Der Streitbeilegungsmechanismus stellt sicher, dass Konflikte professionell und fair geklärt werden. Die Nutzung eines paritätischen Schiedsgerichts hat sich in anderen internationalen Abkommen bewährt. Der Europäische Gerichtshof wird ausschliesslich für die Auslegung von EU-Recht beigezogen. Ausgleichsmassnahmen müssen verhältnismässig ausgestaltet sein, die Verantwortung dafür liegt beim paritätischen Schiedsgericht. Sehr erfreulich ist zudem, dass es keine «Super-Guillotine» gibt, d.h. bei einem Nein zu einem neuen Abkommen sind die restlichen Verträge nicht betroffen. All das verhindert Willkür und stärkt die Rechtssicherheit.

Besonders begrüssen wir, dass die Schweiz künftig ein Mitspracherecht erhält, wenn die EU Bestimmungen aus den Bilateralen Verträgen überarbeitet. Damit kann die Schweiz ihre Interessen und Anliegen bei der Entwicklung neuer EU-Rechtsvorschriften, die für die Schweiz relevant sind, einbringen, bevor diese von der EU formal beschlossen werden. Wir erwarten vom Bundesrat, dass er diese Rolle aktiv wahrnimmt und die Wirtschaftsverbände frühzeitig in diesen Prozess miteinbezieht.

Fazit

Die Bilateralen III ermöglichen die Stabilisierung und Weiterentwicklung des bewährten bilateralen Wegs mit der EU. Zentrale Pfeiler in Handel, Forschung, Energie und Personenfreizügigkeit werden gestärkt. Das Vertragspaket ist massgeschneidert auf die Bedürfnisse der Schweiz, sichert den diskriminierungsfreien Zugang zum Binnenmarkt und schützt unsere Interessen.

Wir fordern deshalb eine rasche Ratifikation und eine Umsetzung, die schlank, unbürokratisch und unternehmensfreundlich bleibt. Es darf keine nationalen Überregulierungen geben, die über das EU-Recht hinaus gehen.

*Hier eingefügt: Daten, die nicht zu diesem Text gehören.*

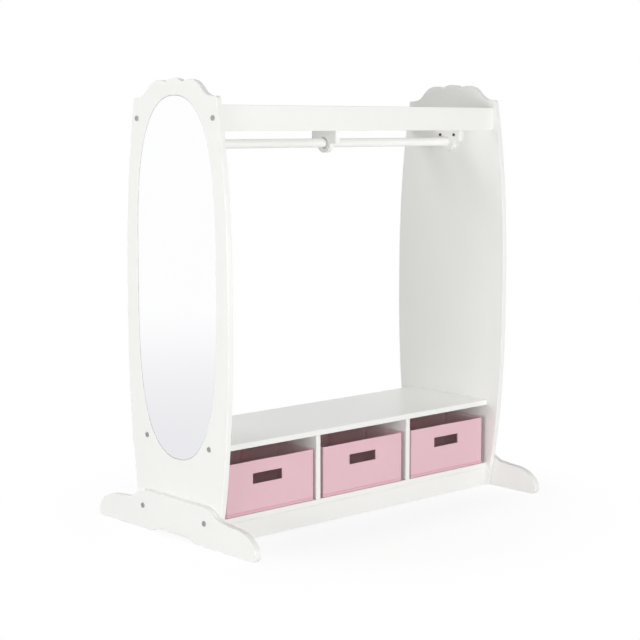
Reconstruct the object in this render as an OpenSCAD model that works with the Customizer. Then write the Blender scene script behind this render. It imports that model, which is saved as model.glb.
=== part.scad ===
// Dress-up storage unit for a child's room. Two barrel-shaped side panels stand on bolted feet,
// with a tall oval mirror let into the left one. A hanging rod runs under two top rails,
// and a low bench below it holds three fabric bins.
// X runs from left to right, Y from front to rear and Z up.
// The origin is on the floor under the middle of the unit.

/* [Overall] */
// Width over the outer faces of the side panels
unit_w = 1050; // [980:5:1150]
// Height over the crowns of the side panels
unit_h = 1191; // [1150:1:1300]

/* [Side panels] */
// Thickness of a side panel
panel_t = 16; // [15:0.5:20]
// Depth of a panel at its widest place
panel_d = 426; // [410:2:450]
// How far the widest place lies above half the height
belly_rise = 1.5; // [-20:0.5:20]
// How far an edge has drawn in at the shoulders
edge_draw = 41.8; // [24:0.2:48]
// Power of the edge's curve, 2 for a plain bow
edge_power = 2.4; // [2:0.1:3]
// Gap between a panel's bottom end and the floor
panel_lift = 2; // [1:0.5:3]
// Distance of the flat shoulders below the crown
shoulder_drop = 47; // [42:1:52]
// Radius of the shoulders' outer corners
shoulder_r = 8; // [4:0.5:14]
// Length of a shoulder's flat top, from the crown's hollow to the round corner
shoulder_flat = 8; // [4:1:24]

/* [Crown] */
// Radius of the middle scallop
crown_r = 68; // [56:1:80]
// Distance of a side scallop's centre from the middle
scallop_y = 63.5; // [58:0.5:68]
// How much lower the side scallops end than the middle one
scallop_drop = 4; // [3:0.5:6]
// Radius of a side scallop
scallop_r = 64; // [58:1:70]

/* [Mirror] */
// Width of the mirror glass
mirror_w = 328; // [300:2:350]
// Height of the mirror's bottom above the floor
mirror_bottom = 206.5; // [205:0.5:260]
// Distance of the mirror's top below the crown
mirror_drop = 44; // [42:0.5:60]
// Roundness of the oval's ends, 2 for an ellipse and more for flatter ends
mirror_end_power = 2.25; // [2:0.05:3]
// Straightness of the oval's long sides, 2 for an ellipse and more for straighter sides
mirror_side_power = 3.4; // [2:0.1:3.6]
// Thickness of the mirror glass
mirror_t = 3; // [2:0.5:4]
// Thickness of board left behind the mirror's recess
recess_floor = 10.5; // [9:0.5:11]
// Gap around the glass in its recess
mirror_gap = 0.9; // [0.3:0.1:1.5]
// Thickness of the adhesive tape behind the glass
tape_t = 1; // [0.5:0.1:1.5]
// Width of a strip of tape
tape_w = 25; // [15:1:40]
// Length of a strip of tape
tape_l = 200; // [120:5:220]
// Distance between strips of tape
tape_pitch = 200; // [150:5:220]

/* [Feet] */
// Length of a foot from toe to toe
foot_l = 672; // [620:2:720]
// Thickness of a foot board
foot_t = 18; // [15:0.5:22]
// Height of a foot along its flat middle
foot_h = 105; // [95:1:120]
// Length of the flat middle
foot_flat_l = 250; // [220:2:280]
// Length of the foot between the lower ends of its two hollows
foot_step_l = 410; // [380:2:440]
// Height of the toe just past the hollow
toe_h = 76; // [65:1:82]
// Height at which the toe's nose starts
nose_h = 72; // [60:1:74]
// Length of the toe's nose
nose_l = 90; // [60:1:96]
// Radius of the toe's lower corner
toe_r = 16; // [8:1:24]
// Width of the arch under a foot
arch_w = 194; // [150:2:220]
// Height of the arch under a foot
arch_h = 19; // [14:1:28]

/* [Top rails] */
// Distance of a rail's top edge below the shoulders
rail_drop = 22; // [15:1:32]
// Height of a rail board
rail_h = 65; // [60:1:75]
// Thickness of a rail board
rail_t = 16; // [15:0.5:20]
// Setback of a rail's face from the panel's edge
rail_set = 13.5; // [8:0.5:20]

/* [Hanging rod] */
// Diameter of the rod
rod_d = 25; // [22:0.5:28]
// Distance of the rod's axis below the rails
rod_drop = 34; // [29:1:38]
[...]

Gerade in Zeiten geopolitischer Spannungen, wirtschaftlicher Unsicherheit und eines schwächelnden Multilateralismus sind die Bilateralen III von strategischer Bedeutung. Sie stärken den Wirtschaftsstandort der Region Basel, sichern Arbeitsplätze und tragen zum Wohlstand und zur Lebensqualität in der ganzen Schweiz bei.

Wir unterstützen die Bilateralen III mit Überzeugung und appellieren an alle politischen Kräfte, die Weichen für eine erfolgreiche und stabile Zukunft unseres Landes zu stellen.